WRITTEN INSTRUCTION: Every line of the material is to be repeated exactly as it stands.
• • •
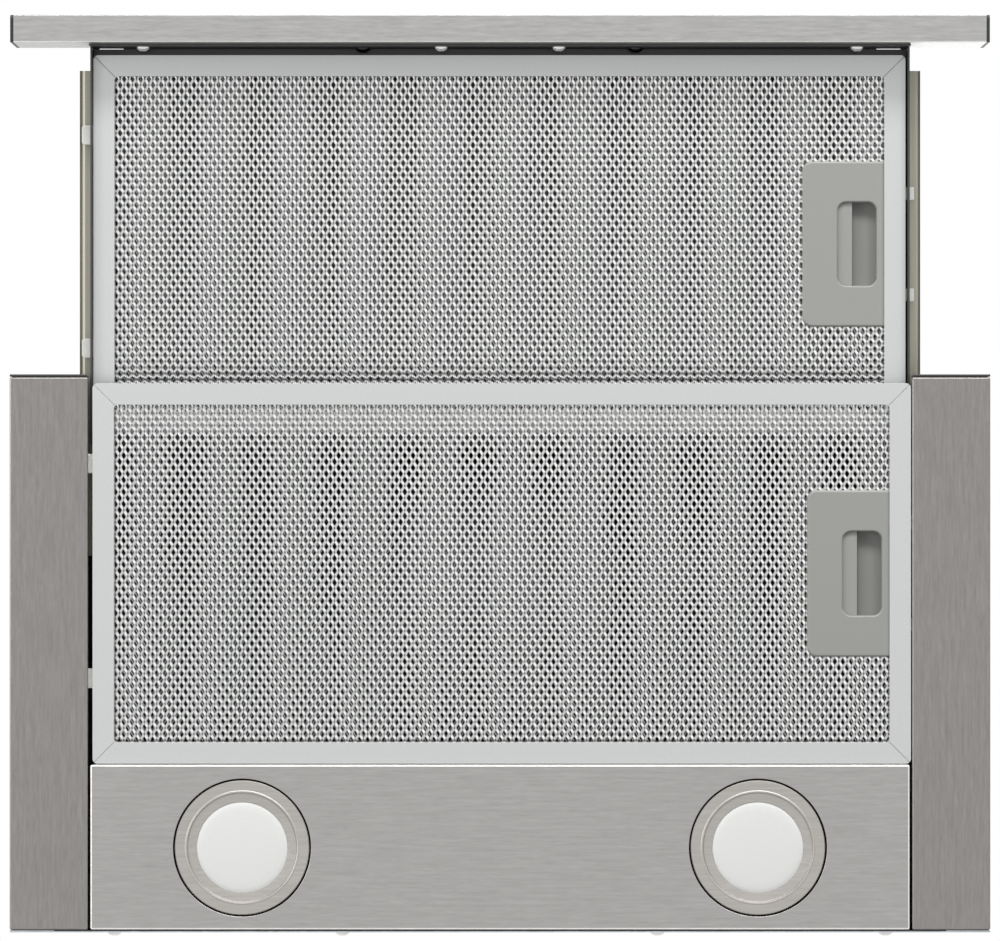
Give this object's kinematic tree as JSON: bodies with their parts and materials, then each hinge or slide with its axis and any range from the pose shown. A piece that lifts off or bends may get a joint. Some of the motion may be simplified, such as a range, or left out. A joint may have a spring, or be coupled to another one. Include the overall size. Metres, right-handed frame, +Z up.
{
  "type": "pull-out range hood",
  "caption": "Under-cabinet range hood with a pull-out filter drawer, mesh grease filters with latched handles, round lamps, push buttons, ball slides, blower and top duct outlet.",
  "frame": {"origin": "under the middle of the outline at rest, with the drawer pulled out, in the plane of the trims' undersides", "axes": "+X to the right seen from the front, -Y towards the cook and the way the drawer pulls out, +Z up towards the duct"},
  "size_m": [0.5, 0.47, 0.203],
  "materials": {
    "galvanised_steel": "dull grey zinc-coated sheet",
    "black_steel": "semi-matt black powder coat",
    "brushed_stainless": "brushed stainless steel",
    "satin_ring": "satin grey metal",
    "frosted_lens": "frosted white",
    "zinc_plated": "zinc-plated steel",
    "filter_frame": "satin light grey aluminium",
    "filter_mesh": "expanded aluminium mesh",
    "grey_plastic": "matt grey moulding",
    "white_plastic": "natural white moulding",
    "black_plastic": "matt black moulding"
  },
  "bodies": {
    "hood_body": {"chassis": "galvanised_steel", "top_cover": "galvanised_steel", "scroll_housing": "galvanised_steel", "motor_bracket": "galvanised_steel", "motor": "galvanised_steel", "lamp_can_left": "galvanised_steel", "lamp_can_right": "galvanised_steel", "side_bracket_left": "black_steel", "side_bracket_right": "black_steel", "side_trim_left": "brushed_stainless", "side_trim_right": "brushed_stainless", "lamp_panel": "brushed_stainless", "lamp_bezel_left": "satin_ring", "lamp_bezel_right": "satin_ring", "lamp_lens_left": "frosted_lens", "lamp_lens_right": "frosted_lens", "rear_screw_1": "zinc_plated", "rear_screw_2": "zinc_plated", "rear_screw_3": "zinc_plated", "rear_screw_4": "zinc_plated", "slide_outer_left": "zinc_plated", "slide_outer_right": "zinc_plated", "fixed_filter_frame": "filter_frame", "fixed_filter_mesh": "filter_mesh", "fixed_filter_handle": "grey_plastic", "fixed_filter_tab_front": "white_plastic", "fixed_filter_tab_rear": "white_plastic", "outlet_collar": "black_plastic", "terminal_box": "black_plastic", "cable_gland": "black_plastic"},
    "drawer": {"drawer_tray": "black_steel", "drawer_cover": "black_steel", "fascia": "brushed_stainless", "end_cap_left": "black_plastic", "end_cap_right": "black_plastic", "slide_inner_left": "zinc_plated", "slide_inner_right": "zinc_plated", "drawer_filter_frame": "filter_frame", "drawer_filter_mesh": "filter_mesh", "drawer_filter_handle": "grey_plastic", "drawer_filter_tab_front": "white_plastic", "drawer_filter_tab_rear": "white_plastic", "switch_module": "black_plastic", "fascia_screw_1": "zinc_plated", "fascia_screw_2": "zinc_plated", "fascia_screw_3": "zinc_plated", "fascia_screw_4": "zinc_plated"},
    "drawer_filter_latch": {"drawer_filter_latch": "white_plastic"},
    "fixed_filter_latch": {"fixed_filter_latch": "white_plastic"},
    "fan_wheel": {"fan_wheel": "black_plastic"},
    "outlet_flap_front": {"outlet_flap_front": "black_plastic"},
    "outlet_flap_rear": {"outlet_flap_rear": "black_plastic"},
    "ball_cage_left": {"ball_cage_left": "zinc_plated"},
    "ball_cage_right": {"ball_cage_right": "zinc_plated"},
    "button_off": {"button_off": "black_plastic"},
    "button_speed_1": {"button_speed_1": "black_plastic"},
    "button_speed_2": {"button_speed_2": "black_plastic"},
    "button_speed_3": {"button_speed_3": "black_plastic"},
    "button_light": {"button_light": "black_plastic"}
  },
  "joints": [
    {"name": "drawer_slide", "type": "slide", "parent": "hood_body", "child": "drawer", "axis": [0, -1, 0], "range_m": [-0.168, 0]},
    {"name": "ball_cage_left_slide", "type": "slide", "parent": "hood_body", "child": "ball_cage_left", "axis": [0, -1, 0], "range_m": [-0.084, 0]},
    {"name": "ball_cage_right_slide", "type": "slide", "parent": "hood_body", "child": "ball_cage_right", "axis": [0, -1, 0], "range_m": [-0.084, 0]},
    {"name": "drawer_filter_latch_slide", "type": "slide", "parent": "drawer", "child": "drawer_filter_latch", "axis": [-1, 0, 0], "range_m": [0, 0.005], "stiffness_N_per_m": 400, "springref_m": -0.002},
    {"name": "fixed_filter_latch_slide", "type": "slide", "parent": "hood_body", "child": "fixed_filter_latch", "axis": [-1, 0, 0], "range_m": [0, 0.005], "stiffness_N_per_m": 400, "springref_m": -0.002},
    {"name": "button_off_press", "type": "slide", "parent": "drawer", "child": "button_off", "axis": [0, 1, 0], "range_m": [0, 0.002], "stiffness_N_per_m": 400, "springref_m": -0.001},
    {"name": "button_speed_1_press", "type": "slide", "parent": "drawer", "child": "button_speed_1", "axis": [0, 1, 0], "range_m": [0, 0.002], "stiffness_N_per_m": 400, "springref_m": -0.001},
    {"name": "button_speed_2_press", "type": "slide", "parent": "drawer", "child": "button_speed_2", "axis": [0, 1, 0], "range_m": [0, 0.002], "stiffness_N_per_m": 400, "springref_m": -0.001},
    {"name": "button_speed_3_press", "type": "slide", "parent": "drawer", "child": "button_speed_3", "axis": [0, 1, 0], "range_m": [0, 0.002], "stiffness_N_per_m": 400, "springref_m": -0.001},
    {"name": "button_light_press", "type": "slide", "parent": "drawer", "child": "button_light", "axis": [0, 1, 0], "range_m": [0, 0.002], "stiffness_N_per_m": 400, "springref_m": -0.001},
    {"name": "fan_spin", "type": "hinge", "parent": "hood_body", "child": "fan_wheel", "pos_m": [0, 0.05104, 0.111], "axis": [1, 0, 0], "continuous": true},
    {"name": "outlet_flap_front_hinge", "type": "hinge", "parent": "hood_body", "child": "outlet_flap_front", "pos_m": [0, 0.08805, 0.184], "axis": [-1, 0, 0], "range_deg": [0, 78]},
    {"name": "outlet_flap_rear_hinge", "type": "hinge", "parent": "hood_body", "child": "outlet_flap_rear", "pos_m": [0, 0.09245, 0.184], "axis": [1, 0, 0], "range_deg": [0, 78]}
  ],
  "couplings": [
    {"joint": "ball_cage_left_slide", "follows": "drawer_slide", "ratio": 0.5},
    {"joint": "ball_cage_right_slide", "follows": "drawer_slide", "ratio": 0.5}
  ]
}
• • •
THE COMPLETED TASK:
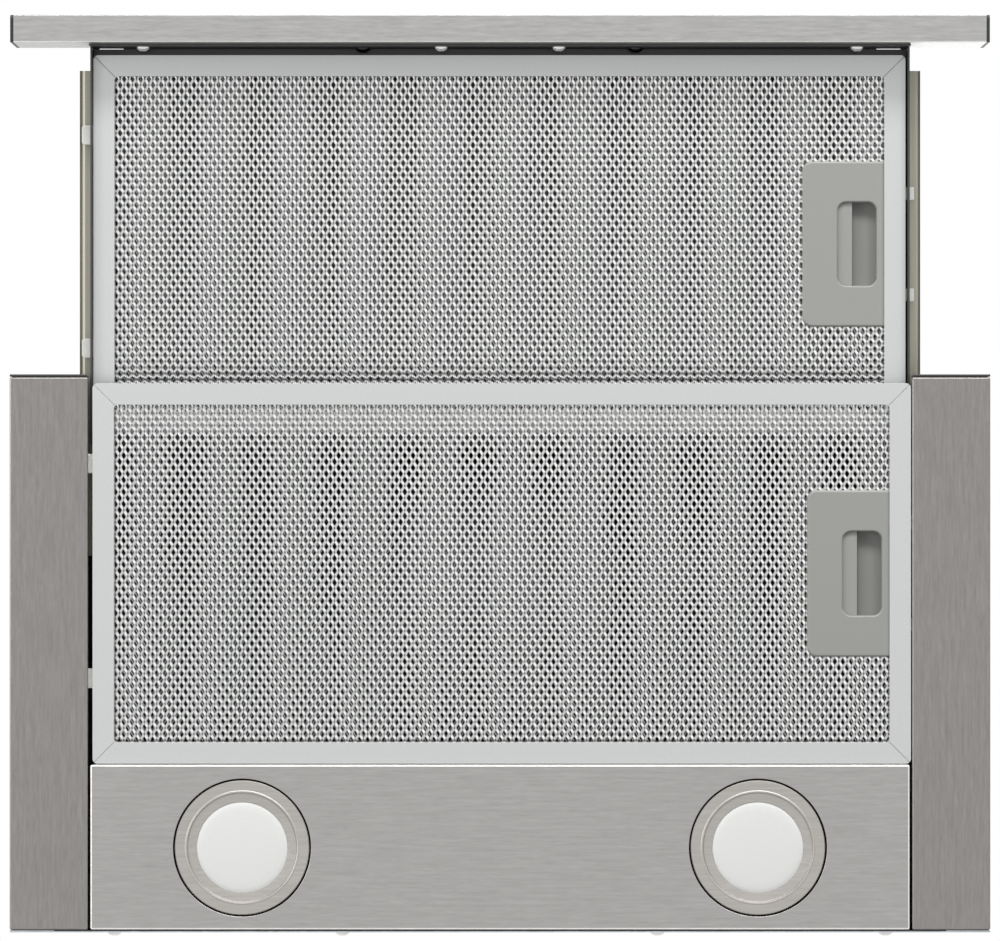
Give this object's kinematic tree as JSON: bodies with their parts and materials, then each hinge or slide with its axis and any range from the pose shown. A piece that lifts off or bends may get a joint. Some of the motion may be simplified, such as a range, or left out. A joint may have a spring, or be coupled to another one. Include the overall size. Metres, right-handed frame, +Z up.
{
  "type": "pull-out range hood",
  "caption": "Under-cabinet range hood with a pull-out filter drawer, mesh grease filters with latched handles, round lamps, push buttons, ball slides, blower and top duct outlet.",
  "frame": {"origin": "under the middle of the outline at rest, with the drawer pulled out, in the plane of the trims' undersides", "axes": "+X to the right seen from the front, -Y towards the cook and the way the drawer pulls out, +Z up towards the duct"},
  "size_m": [0.5, 0.47, 0.203],
  "materials": {
    "galvanised_steel": "dull grey zinc-coated sheet",
    "black_steel": "semi-matt black powder coat",
    "brushed_stainless": "brushed stainless steel",
    "satin_ring": "satin grey metal",
    "frosted_lens": "frosted white",
    "zinc_plated": "zinc-plated steel",
    "filter_frame": "satin light grey aluminium",
    "filter_mesh": "expanded aluminium mesh",
    "grey_plastic": "matt grey moulding",
    "white_plastic": "natural white moulding",
    "black_plastic": "matt black moulding"
  },
  "bodies": {
    "hood_body": {"chassis": "galvanised_steel", "top_cover": "galvanised_steel", "scroll_housing": "galvanised_steel", "motor_bracket": "galvanised_steel", "motor": "galvanised_steel", "lamp_can_left": "galvanised_steel", "lamp_can_right": "galvanised_steel", "side_bracket_left": "black_steel", "side_bracket_right": "black_steel", "side_trim_left": "brushed_stainless", "side_trim_right": "brushed_stainless", "lamp_panel": "brushed_stainless", "lamp_bezel_left": "satin_ring", "lamp_bezel_right": "satin_ring", "lamp_lens_left": "frosted_lens", "lamp_lens_right": "frosted_lens", "rear_screw_1": "zinc_plated", "rear_screw_2": "zinc_plated", "rear_screw_3": "zinc_plated", "rear_screw_4": "zinc_plated", "slide_outer_left": "zinc_plated", "slide_outer_right": "zinc_plated", "fixed_filter_frame": "filter_frame", "fixed_filter_mesh": "filter_mesh", "fixed_filter_handle": "grey_plastic", "fixed_filter_tab_front": "white_plastic", "fixed_filter_tab_rear": "white_plastic", "outlet_collar": "black_plastic", "terminal_box": "black_plastic", "cable_gland": "black_plastic"},
    "drawer": {"drawer_tray": "black_steel", "drawer_cover": "black_steel", "fascia": "brushed_stainless", "end_cap_left": "black_plastic", "end_cap_right": "black_plastic", "slide_inner_left": "zinc_plated", "slide_inner_right": "zinc_plated", "drawer_filter_frame": "filter_frame", "drawer_filter_mesh": "filter_mesh", "drawer_filter_handle": "grey_plastic", "drawer_filter_tab_front": "white_plastic", "drawer_filter_tab_rear": "white_plastic", "switch_module": "black_plastic", "fascia_screw_1": "zinc_plated", "fascia_screw_2": "zinc_plated", "fascia_screw_3": "zinc_plated", "fascia_screw_4": "zinc_plated"},
    "drawer_filter_latch": {"drawer_filter_latch": "white_plastic"},
    "fixed_filter_latch": {"fixed_filter_latch": "white_plastic"},
    "fan_wheel": {"fan_wheel": "black_plastic"},
    "outlet_flap_front": {"outlet_flap_front": "black_plastic"},
    "outlet_flap_rear": {"outlet_flap_rear": "black_plastic"},
    "ball_cage_left": {"ball_cage_left": "zinc_plated"},
    "ball_cage_right": {"ball_cage_right": "zinc_plated"},
    "button_off": {"button_off": "black_plastic"},
    "button_speed_1": {"button_speed_1": "black_plastic"},
    "button_speed_2": {"button_speed_2": "black_plastic"},
    "button_speed_3": {"button_speed_3": "black_plastic"},
    "button_light": {"button_light": "black_plastic"}
  },
  "joints": [
    {"name": "drawer_slide", "type": "slide", "parent": "hood_body", "child": "drawer", "axis": [0, -1, 0], "range_m": [-0.168, 0]},
    {"name": "ball_cage_left_slide", "type": "slide", "parent": "hood_body", "child": "ball_cage_left", "axis": [0, -1, 0], "range_m": [-0.084, 0]},
    {"name": "ball_cage_right_slide", "type": "slide", "parent": "hood_body", "child": "ball_cage_right", "axis": [0, -1, 0], "range_m": [-0.084, 0]},
    {"name": "drawer_filter_latch_slide", "type": "slide", "parent": "drawer", "child": "drawer_filter_latch", "axis": [-1, 0, 0], "range_m": [0, 0.005], "stiffness_N_per_m": 400, "springref_m": -0.002},
    {"name": "fixed_filter_latch_slide", "type": "slide", "parent": "hood_body", "child": "fixed_filter_latch", "axis": [-1, 0, 0], "range_m": [0, 0.005], "stiffness_N_per_m": 400, "springref_m": -0.002},
    {"name": "button_off_press", "type": "slide", "parent": "drawer", "child": "button_off", "axis": [0, 1, 0], "range_m": [0, 0.002], "stiffness_N_per_m": 400, "springref_m": -0.001},
    {"name": "button_speed_1_press", "type": "slide", "parent": "drawer", "child": "button_speed_1", "axis": [0, 1, 0], "range_m": [0, 0.002], "stiffness_N_per_m": 400, "springref_m": -0.001},
    {"name": "button_speed_2_press", "type": "slide", "parent": "drawer", "child": "button_speed_2", "axis": [0, 1, 0], "range_m": [0, 0.002], "stiffness_N_per_m": 400, "springref_m": -0.001},
    {"name": "button_speed_3_press", "type": "slide", "parent": "drawer", "child": "button_speed_3", "axis": [0, 1, 0], "range_m": [0, 0.002], "stiffness_N_per_m": 400, "springref_m": -0.001},
    {"name": "button_light_press", "type": "slide", "parent": "drawer", "child": "button_light", "axis": [0, 1, 0], "range_m": [0, 0.002], "stiffness_N_per_m": 400, "springref_m": -0.001},
    {"name": "fan_spin", "type": "hinge", "parent": "hood_body", "child": "fan_wheel", "pos_m": [0, 0.05104, 0.111], "axis": [1, 0, 0], "continuous": true},
    {"name": "outlet_flap_front_hinge", "type": "hinge", "parent": "hood_body", "child": "outlet_flap_front", "pos_m": [0, 0.08805, 0.184], "axis": [-1, 0, 0], "range_deg": [0, 78]},
    {"name": "outlet_flap_rear_hinge", "type": "hinge", "parent": "hood_body", "child": "outlet_flap_rear", "pos_m": [0, 0.09245, 0.184], "axis": [1, 0, 0], "range_deg": [0, 78]}
  ],
  "couplings": [
    {"joint": "ball_cage_left_slide", "follows": "drawer_slide", "ratio": 0.5},
    {"joint": "ball_cage_right_slide", "follows": "drawer_slide", "ratio": 0.5}
  ]
}